§ **GIVEN PROBLEM**:
Set down the listing below verbatim, but only from its first line through the line containing "mattress_room = 4.5; // [2:0.5:15]".

§ **COLLECTED MATERIAL**:
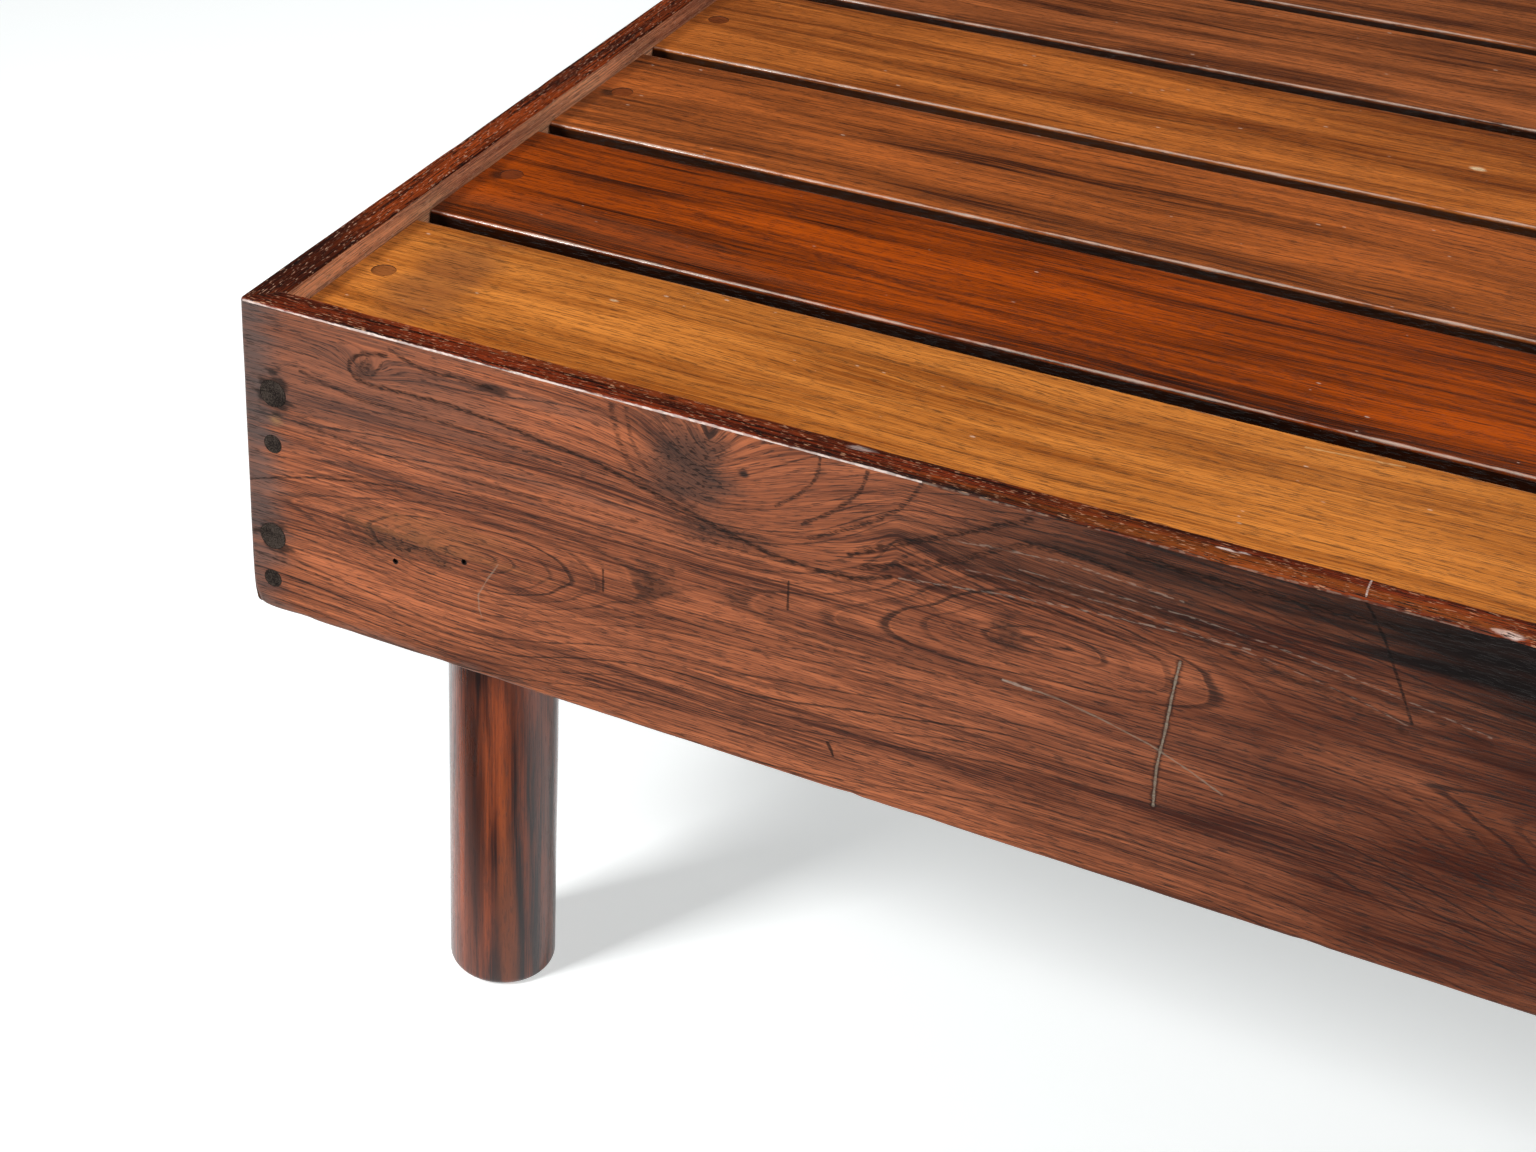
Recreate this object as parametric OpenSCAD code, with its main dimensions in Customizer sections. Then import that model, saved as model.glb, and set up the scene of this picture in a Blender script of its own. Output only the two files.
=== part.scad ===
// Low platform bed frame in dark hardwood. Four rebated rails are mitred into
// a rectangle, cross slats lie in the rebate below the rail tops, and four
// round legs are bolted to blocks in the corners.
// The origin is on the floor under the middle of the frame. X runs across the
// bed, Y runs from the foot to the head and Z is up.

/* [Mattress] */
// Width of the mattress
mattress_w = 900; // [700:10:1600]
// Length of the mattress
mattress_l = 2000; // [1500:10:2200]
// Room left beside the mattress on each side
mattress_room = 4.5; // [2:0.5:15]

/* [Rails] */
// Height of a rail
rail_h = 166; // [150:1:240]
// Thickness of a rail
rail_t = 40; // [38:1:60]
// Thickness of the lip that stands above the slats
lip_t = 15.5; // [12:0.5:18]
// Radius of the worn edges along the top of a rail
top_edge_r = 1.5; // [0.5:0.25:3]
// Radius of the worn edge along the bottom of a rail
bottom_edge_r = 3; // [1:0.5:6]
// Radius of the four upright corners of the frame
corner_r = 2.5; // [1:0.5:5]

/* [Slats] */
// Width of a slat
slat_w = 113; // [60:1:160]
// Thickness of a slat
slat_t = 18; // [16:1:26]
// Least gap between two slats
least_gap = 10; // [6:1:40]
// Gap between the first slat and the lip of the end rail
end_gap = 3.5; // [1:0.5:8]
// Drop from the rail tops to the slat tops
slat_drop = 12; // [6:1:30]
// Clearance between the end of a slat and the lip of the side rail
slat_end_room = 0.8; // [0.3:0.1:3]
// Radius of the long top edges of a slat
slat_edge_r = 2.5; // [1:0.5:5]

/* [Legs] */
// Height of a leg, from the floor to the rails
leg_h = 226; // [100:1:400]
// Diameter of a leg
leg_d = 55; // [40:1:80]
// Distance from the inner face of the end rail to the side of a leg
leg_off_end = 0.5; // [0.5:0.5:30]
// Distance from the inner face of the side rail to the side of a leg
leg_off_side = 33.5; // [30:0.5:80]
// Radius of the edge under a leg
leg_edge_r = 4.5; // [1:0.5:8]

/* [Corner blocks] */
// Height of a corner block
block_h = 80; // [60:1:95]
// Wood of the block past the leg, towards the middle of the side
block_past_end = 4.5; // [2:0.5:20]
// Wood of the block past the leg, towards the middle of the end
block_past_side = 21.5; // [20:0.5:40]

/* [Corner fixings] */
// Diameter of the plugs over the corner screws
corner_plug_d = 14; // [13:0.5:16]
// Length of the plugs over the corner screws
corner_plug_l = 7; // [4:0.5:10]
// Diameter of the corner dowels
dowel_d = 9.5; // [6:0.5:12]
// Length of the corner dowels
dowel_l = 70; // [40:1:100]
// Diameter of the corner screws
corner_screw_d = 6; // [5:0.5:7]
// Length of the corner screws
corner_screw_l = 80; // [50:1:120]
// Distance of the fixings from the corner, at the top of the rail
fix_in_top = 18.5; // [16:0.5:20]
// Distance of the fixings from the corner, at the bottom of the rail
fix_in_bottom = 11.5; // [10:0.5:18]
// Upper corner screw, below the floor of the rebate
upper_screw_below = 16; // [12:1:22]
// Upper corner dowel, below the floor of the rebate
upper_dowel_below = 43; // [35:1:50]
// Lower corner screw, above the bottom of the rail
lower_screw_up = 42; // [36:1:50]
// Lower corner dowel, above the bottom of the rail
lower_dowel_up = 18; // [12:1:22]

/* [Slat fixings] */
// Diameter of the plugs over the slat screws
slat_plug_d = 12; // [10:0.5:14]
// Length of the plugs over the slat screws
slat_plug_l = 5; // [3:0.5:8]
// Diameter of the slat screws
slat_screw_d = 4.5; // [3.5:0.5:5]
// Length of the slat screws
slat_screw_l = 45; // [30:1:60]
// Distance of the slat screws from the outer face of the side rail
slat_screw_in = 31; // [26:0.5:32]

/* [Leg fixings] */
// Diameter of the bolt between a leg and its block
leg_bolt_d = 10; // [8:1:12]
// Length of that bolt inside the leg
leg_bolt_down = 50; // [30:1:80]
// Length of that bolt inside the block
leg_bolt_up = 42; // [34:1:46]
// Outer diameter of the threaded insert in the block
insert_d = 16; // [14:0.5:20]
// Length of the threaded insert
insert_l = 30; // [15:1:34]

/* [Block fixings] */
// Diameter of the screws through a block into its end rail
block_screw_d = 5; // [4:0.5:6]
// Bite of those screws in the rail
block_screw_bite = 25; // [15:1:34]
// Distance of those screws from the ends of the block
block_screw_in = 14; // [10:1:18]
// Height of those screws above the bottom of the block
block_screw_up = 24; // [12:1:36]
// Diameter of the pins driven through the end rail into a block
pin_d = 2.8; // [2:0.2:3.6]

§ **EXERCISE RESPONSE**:
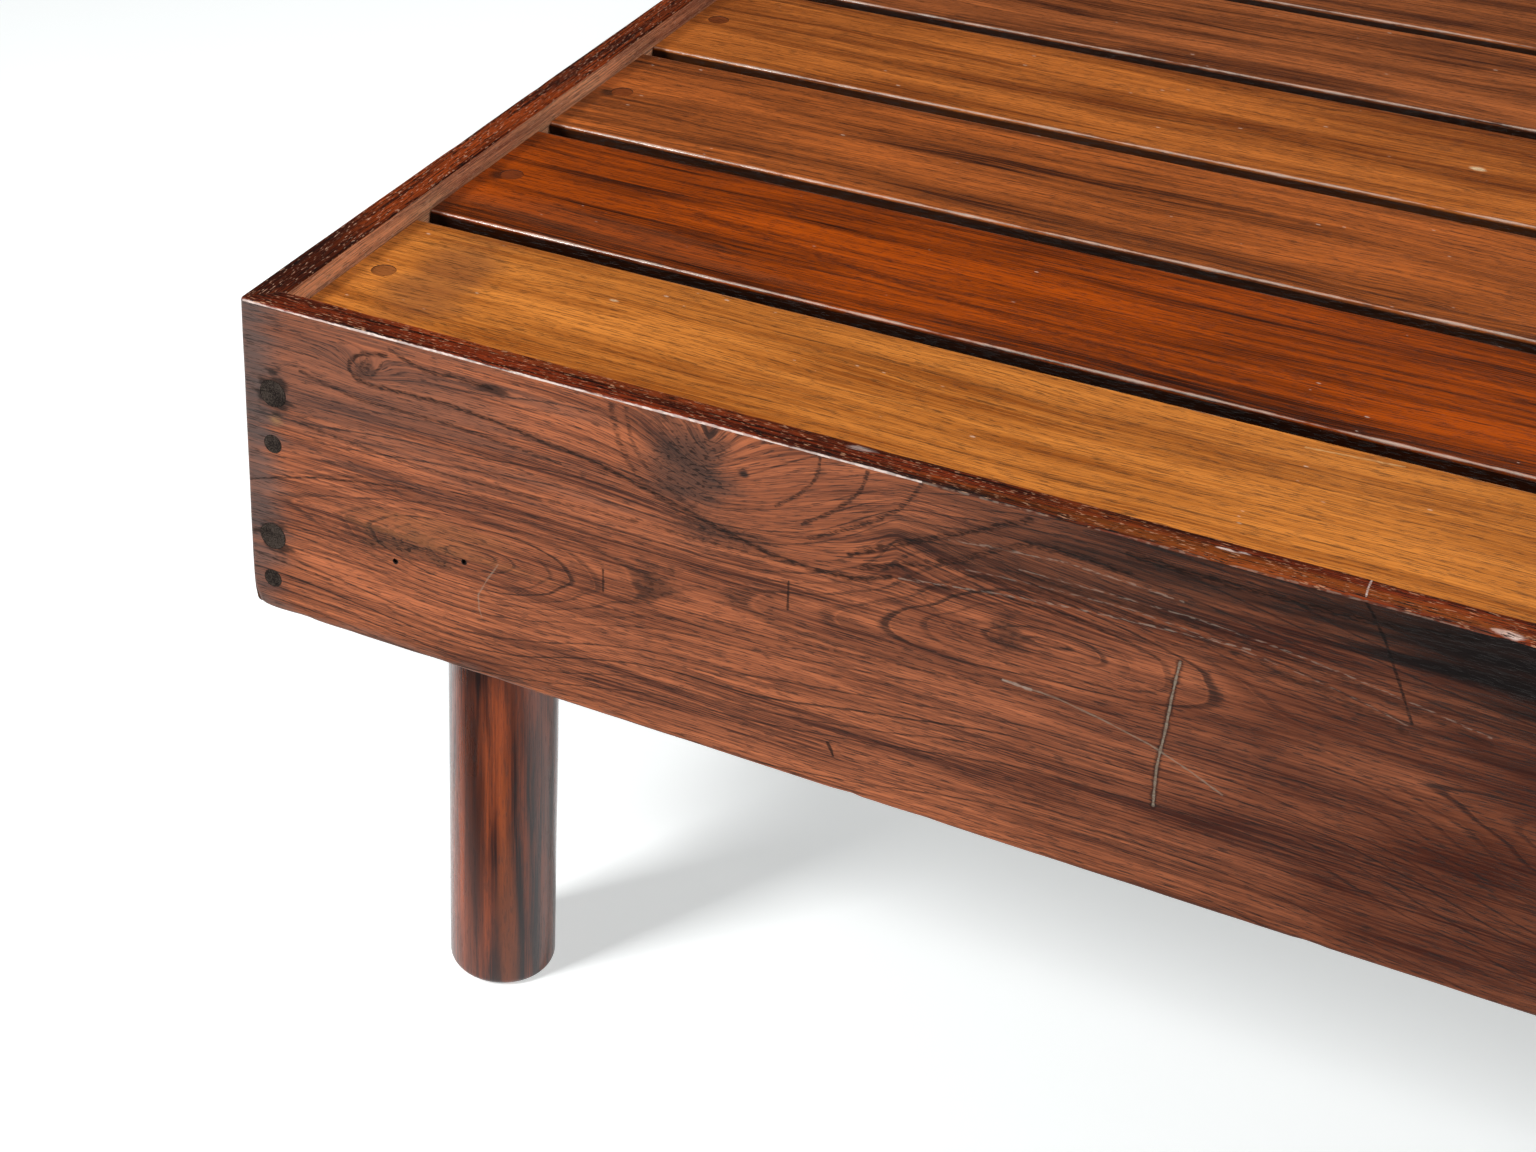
Recreate this object as parametric OpenSCAD code, with its main dimensions in Customizer sections. Then import that model, saved as model.glb, and set up the scene of this picture in a Blender script of its own. Output only the two files.
=== part.scad ===
// Low platform bed frame in dark hardwood. Four rebated rails are mitred into
// a rectangle, cross slats lie in the rebate below the rail tops, and four
// round legs are bolted to blocks in the corners.
// The origin is on the floor under the middle of the frame. X runs across the
// bed, Y runs from the foot to the head and Z is up.

/* [Mattress] */
// Width of the mattress
mattress_w = 900; // [700:10:1600]
// Length of the mattress
mattress_l = 2000; // [1500:10:2200]
// Room left beside the mattress on each side
mattress_room = 4.5; // [2:0.5:15]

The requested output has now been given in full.